Rubiano parece haberse olvidado de que en 15 minutos empieza la última sesión del taller de dramaturgia y dirección y me sigue hablando como si no tuviera que cumplir horarios. “Cuando un grupo rebelde decide dejar las armas, inmediatamente se despierta una parte de la clase política y dice ‘ustedes no pueden hacer eso’, ‘ustedes no pueden dejar las armas’ ‘eso es mentira’, ¿y por qué?, pues porque hay una cantidad de gente que se ha alimentado de la guerra y ya no tiene réditos políticos. Y si en Colombia, con este intento de la paz que estamos defendiendo, ya se han abierto otros caminos para llegar a saber sobre la corrupción, sobre el robo de los recursos públicos y las mentiras, pues podríamos decir que ese terrorismo les interesa más a los políticos que a quienes ponen las bombas”, dice.

El 2 de octubre de 2016, Fabio Rubiano fue a un cine en Bogotá. Antes, fue a votar a favor del Sí en el plebiscito por la paz y esperó en la sala de cine a que se acabara la película para saber los resultados. Estaba ansioso. Mientras miraba la pantalla deseaba que la película se acabara rápido para saber qué había pasado. “Siempre hemos querido hacer una obra sobre dónde estaba usted cuando ganó el No. Me dio muchos nervios el conteo de votos. Eso fue un golpe de realidad impresionante. Eso no es mentira. La gente votó por el No. Ahora, ya sabemos cuáles fueron los mecanismos para que eso sucediera: que la gente salga a votar con rabia, las mentiras, la instalación del terror en redes sociales diciéndoles que la paz no era beneficiosa. Ha sido uno de los días más tristes de mi vida y creo que de gran parte del país”, dice.

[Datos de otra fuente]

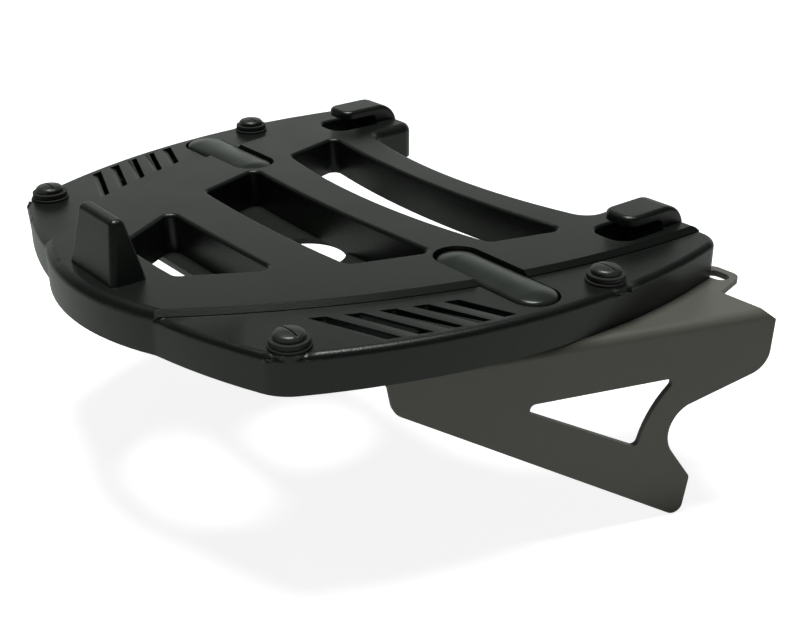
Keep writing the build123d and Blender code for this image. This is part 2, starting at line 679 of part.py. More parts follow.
# Buffers: a rubber ring held by a slotted plug in its boss
for name, (x, y) in buffer_places.items():
    with BuildPart() as buffer_ring:
        with BuildSketch(Plane.XZ):
            with BuildLine():
                Polyline(
                    (PLUG_SHANK_RADIUS + PLUG_CLEARANCE, 0),
                    (BUFFER_RADIUS, 0),
                    (BUFFER_RADIUS, BUFFER_FLANGE),
                    (BUFFER_UPPER_RADIUS - BUFFER_GROOVE, BUFFER_FLANGE),
                    (BUFFER_UPPER_RADIUS - BUFFER_GROOVE, BUFFER_FLANGE + BUFFER_GROOVE),
                    (BUFFER_UPPER_RADIUS, BUFFER_FLANGE + BUFFER_GROOVE),
                    (BUFFER_UPPER_RADIUS, BUFFER_HEIGHT),
                    (PLUG_SHANK_RADIUS + PLUG_CLEARANCE, BUFFER_HEIGHT),
                    close=True,
                )
            make_face()
        revolve()
        rims = buffer_ring.edges().filter_by(GeomType.CIRCLE)
        fillet(rims.sort_by(Axis.Z)[-1:] + rims.sort_by(SortBy.RADIUS)[-1:], radius=BUFFER_ROUND)
    ring_label = f"buffer_ring_{name}"
    ring_part = buffer_ring.part.moved(Location((x, y, -STEP)))
    ring_part.label = ring_label
    export_step(ring_part, f"parts/{ring_label}.step")

    with BuildPart() as buffer_plug:
        with BuildSketch(Plane.XZ):
            with BuildLine():
                plug_crown = TangentArc(
                    (0, BUFFER_HEIGHT + PLUG_HEIGHT),
                    (PLUG_RADIUS - PLUG_EDGE, BUFFER_HEIGHT + PLUG_HEIGHT - PLUG_CROWN),
                    tangent=(1, 0),
                )
                Polyline(
                    plug_crown @ 1,
                    (PLUG_RADIUS, BUFFER_HEIGHT + PLUG_HEIGHT - PLUG_CROWN - PLUG_EDGE),
                    (PLUG_RADIUS, BUFFER_HEIGHT),
                    (PLUG_SHANK_RADIUS, BUFFER_HEIGHT),
                    (PLUG_SHANK_RADIUS, -PLUG_SHANK_LENGTH),
                    (0, -PLUG_SHANK_LENGTH),
                    (0, BUFFER_HEIGHT + PLUG_HEIGHT),
                )
            make_face()
        revolve()
        with BuildSketch(Plane.XY.offset(BUFFER_HEIGHT + PLUG_HEIGHT)):
            Rectangle(PLUG_SLOT_WIDTH, 2 * PLUG_RADIUS - 2 * PLUG_EDGE)
        extrude(amount=-PLUG_SLOT_DEPTH - PLUG_CROWN / 2, mode=Mode.SUBTRACT)
    plug_label = f"buffer_plug_{name}"
    plug_part = buffer_plug.part.moved(Location((x, y, -STEP)))
    plug_part.label = plug_label
    export_step(plug_part, f"parts/{plug_label}.step")

# Fixing screws through plate and web, with washers and lock nuts below the web
web_bottom = LOWEST - SHEET
for name, (x, y) in screw_places.items():
    with BuildPart() as fixing_screw:
        with BuildSketch(Plane.XY.offset(SLOT_FLOOR)):
            with Locations((x, y)):
                Circle(SCREW_HEAD_RADIUS)
        extrude(amount=SCREW_HEAD_HEIGHT)
        fillet(fixing_screw.edges().group_by(Axis.Z)[-1], radius=SCREW_HEAD_ROUND)
        with BuildSketch(Plane.XY.offset(SLOT_FLOOR)):
            with Locations((x, y)):
                Circle(SCREW_RADIUS)
        extrude(amount=-SCREW_LENGTH)
        chamfer(fixing_screw.edges().group_by(Axis.Z)[0], length=SCREW_TIP)
        with BuildSketch(Plane.XY.offset(SLOT_FLOOR + SCREW_HEAD_HEIGHT)):
            with Locations((x, y)):
                RegularPolygon(SCREW_SOCKET_ACROSS / 2, 6, major_radius=False)
        extrude(amount=-SCREW_SOCKET_DEPTH, mode=Mode.SUBTRACT)
    screw_label = f"fixing_screw_{name}"
    fixing_screw.part.label = screw_label
    export_step(fixing_screw.part, f"parts/{screw_label}.step")

    with BuildPart() as washer:
        with BuildSketch(Plane.XY.offset(web_bottom)):
            with Locations((x, y)):
                Circle(WASHER_RADIUS)
                Circle(SCREW_RADIUS + SCREW_CLEARANCE, mode=Mode.SUBTRACT)
        extrude(amount=-WASHER_THICKNESS)
    washer_label = f"washer_{name}"
    washer.part.label = washer_label
    export_step(washer.part, f"parts/{washer_label}.step")

    with BuildPart() as lock_nut:
        with BuildSketch(Plane.XY.offset(web_bottom - WASHER_THICKNESS)):
            with Locations((x, y)):
                RegularPolygon(NUT_ACROSS / 2, 6, major_radius=False)
        extrude(amount=-NUT_HEIGHT)
        with BuildSketch(Plane.XY.offset(web_bottom - WASHER_THICKNESS - NUT_HEIGHT)):
            with Locations((x, y)):
                Circle(NUT_COLLAR_RADIUS)
        extrude(amount=-NUT_COLLAR_HEIGHT)
        with Locations((x, y, web_bottom - WASHER_THICKNESS)):
            Hole(SCREW_RADIUS + THREAD_CLEARANCE)
    nut_label = f"lock_nut_{name}"
    lock_nut.part.label = nut_label
    export_step(lock_nut.part, f"parts/{nut_label}.step")
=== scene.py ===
# %% [markdown]
# # A top case mounting plate
#
# This lesson dresses a finished model: a ribbed plastic plate on a folded steel bracket, which holds a
# luggage case on a motorcycle. The solids come from a CAD program and already have their true sizes.
# Blender's work is the last tenth of a millimetre and the light: worn-looking edges, moulded grain,
# paint, rubber, and the small turned pieces that a CAD solid only sketches. All lengths are in metres, +X
# points forwards, to the two hooks, and +Z points up.

from math import cos, hypot, pi, radians, sin, tan

import bmesh
import bpy
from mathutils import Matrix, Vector
from mathutils.geometry import intersect_point_line
from mathutils.kdtree import KDTree


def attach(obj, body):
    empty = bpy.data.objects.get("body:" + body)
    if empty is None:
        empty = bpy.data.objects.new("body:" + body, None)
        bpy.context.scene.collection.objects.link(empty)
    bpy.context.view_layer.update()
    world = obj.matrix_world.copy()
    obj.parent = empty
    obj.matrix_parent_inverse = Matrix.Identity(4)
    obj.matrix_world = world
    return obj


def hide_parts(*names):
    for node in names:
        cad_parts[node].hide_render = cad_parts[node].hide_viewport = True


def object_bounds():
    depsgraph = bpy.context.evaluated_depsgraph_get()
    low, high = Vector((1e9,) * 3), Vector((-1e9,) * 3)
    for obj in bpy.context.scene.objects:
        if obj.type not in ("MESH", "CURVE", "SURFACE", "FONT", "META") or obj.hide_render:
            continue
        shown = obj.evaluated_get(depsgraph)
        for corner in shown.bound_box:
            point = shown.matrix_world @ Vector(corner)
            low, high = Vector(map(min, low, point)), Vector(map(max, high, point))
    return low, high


MM = 0.001
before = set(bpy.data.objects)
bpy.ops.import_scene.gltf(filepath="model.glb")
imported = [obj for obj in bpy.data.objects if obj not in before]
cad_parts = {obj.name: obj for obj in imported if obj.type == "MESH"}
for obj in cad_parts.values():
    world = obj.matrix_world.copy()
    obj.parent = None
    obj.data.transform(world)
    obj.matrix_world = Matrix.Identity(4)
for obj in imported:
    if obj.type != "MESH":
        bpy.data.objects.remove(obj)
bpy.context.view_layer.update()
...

A las dos de la tarde se da cuenta del tiempo y sin dejar de hablarme me hace señas para que lo acompañe caminando hasta el pequeño teatro de la Universidad de Nariño. No quiere ser él el impuntual. “Yo siempre he tenido esperanzas. A pesar del No, de la presencia de grupos que insisten en llevar a este país al atraso, a la muerte, a la guerra, yo tengo mucha esperanza porque la paz, quiéranlo o no, se ha notado. Y se ha notado para lo bueno y para lo malo. El asesinato de líderes sociales es una guerra frontal contra la paz desde unos sectores que todo el país sabe quiénes son. Yo confío mucho en una posibilidad de futuro. A pesar de todo el dolor que nos ha generado esta guerra, que es quizás la más larga del mundo, seguimos siendo alegres”, me dice y nos dirigimos al teatro.

En sesiones anteriores, Rubiano ha organizado grupos de cinco estudiantes. Retoma el trabajo y el primer grupo pasa al escenario a presentar su ejercicio. En escena, uno de los chicos dice su texto: “En tiempos de violencia hasta la muerte necesitábamos”. Rubiano hace un comentario corto y les avisa lo que sigue. “Vamos a trabajar el mundo ordinario, el mundo extraordinario”, les dice, y lo escribe en el pequeño tablero de acrílico con letra legible. Les marca claramente que la condición de ordinario o extraordinario depende de cómo se construya dramatúrgicamente, y para que entiendan mejor, les cuenta que alguna vez, en una de sus giras teatrales por Europa, llegó a Roma. Su habitación estaba diagonal al Coliseo romano y la primera impresión fue de una emoción inmensa, pero a medida que iban pasando los días, esa emoción se fue perdiendo. El Coliseo romano dejó de ser extraordinario. “Es culpa de uno que lo vuelve ordinario”, les dice.

Hasta ahí lo acompaño. Tomo mis cosas sin hacer ruido, salgo despacio, me despido y él se queda con los chicos, trabajando.